Copy out all lines in the data below containing the string "FreeCAD".
..........
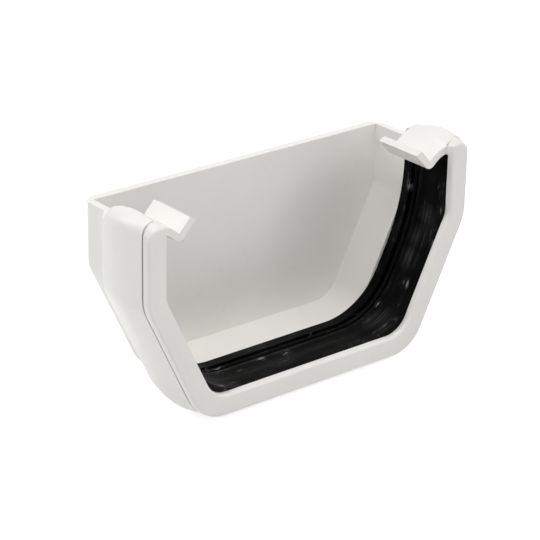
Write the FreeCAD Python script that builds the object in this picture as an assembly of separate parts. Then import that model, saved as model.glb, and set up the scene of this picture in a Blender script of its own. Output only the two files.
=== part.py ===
import FreeCAD, Part

import math
import os

# Gutter stop end for a square-line gutter. Millimetres, +Z up, x = 0 in the middle.
# The pieces are drawn with the open front at y = 0 and the underside at z = 0, and
# then moved so that the origin is the middle of the seat for the gutter's end.

# Channel that the gutter's end slides into
GUTTER_WIDTH = 114.0
SOCKET_CLEARANCE = 0.2
WALL = 2.7
END_PLATE = 3.1

# Outer outline of the front, seen along the gutter
PLATE_TOP = 65.2
KNEE_HEIGHT = 42.9
FLOOR_WIDTH = 86.6
KNEE_ROUND = 14.0
CORNER_ROUND = 13.5
SOCKET_CORNER_ROUND = 9.5
BELLY = 1.6

# Lengths along the gutter, behind the front frame
POCKET_LENGTH = 19.4
STEP_LENGTH = 6.5
BACK_RUN = 11.4

# Pocket for the seal, the step behind it and the back edge
POCKET_DEPTH = 4.3
STEP_STATIONS = 6
BACK_EDGE_ROUND = 5.0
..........
◆ Response to this task
Write the FreeCAD Python script that builds the object in this picture as an assembly of separate parts. Then import that model, saved as model.glb, and set up the scene of this picture in a Blender script of its own. Output only the two files.
import FreeCAD, Part